Abstracts

In exploring the work of Sara Richman Harris, I expected to find a trajectory starting with  teen-aged attempts at realism continuing through oil portraits from her student days at the Art Students League; increasingly impressionist free-form; and abstract work in the 1950s, 1960s and 1970s.

But studying her early work more closely, I found abstraction in paintings as far back as 1935, when she was 14 years old—and on a notebook cover from the 1940s, when she studied at the Art Students League, in New York.
1930s-1940s

1950s

Sara’s  work from the 1950s includes a geometric free-form black, gray, and white and a colorful sphere, replete with colorful lines, forms and movement– called “Sputnik”.

1960s-1970s

In the 1960s, Sara experimented with dots and splashes of color on canvas, and with using wax to create a natural scene on glass. A wax composition, likely from the 1960s,  includes a menorah  that is barely visible against a colorful background.
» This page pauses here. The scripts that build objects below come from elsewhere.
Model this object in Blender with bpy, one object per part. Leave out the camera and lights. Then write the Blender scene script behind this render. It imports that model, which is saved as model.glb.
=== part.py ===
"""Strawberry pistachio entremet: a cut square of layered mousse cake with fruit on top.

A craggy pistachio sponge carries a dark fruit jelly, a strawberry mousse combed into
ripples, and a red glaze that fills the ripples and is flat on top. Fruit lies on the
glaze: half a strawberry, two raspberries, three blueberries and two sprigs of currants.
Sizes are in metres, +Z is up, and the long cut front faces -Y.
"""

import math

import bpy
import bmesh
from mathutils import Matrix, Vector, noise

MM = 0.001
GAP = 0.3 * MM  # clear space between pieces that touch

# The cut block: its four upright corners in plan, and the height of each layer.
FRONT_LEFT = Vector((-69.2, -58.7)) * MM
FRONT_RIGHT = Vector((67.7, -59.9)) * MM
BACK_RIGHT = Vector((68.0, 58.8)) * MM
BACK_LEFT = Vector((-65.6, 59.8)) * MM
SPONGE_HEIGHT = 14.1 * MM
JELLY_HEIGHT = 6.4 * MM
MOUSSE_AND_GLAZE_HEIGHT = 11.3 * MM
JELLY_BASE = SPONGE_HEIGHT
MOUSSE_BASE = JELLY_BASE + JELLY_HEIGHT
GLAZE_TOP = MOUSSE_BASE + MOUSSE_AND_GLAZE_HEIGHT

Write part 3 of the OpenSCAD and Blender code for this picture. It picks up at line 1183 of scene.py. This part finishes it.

In the 1970s, the abstracts become bolder–some even surrealistic renditions of what may be natural forms.   Evident throughout are powerful brushstrokes, strong lines, colors and shapes– some geometric, some free form, some both.

Sara’s work shows influences of earlier 20th century artists such as Georges Braque, Franz Marc, El Lissitzky, Paul Klee, Max Ernst, Marc Chagall and Paula Modersohn Becker. But, perhaps more importantly, it embodies Sara’s unique vision, love of exploration and experimentation, versatility, spirit, skill and strength.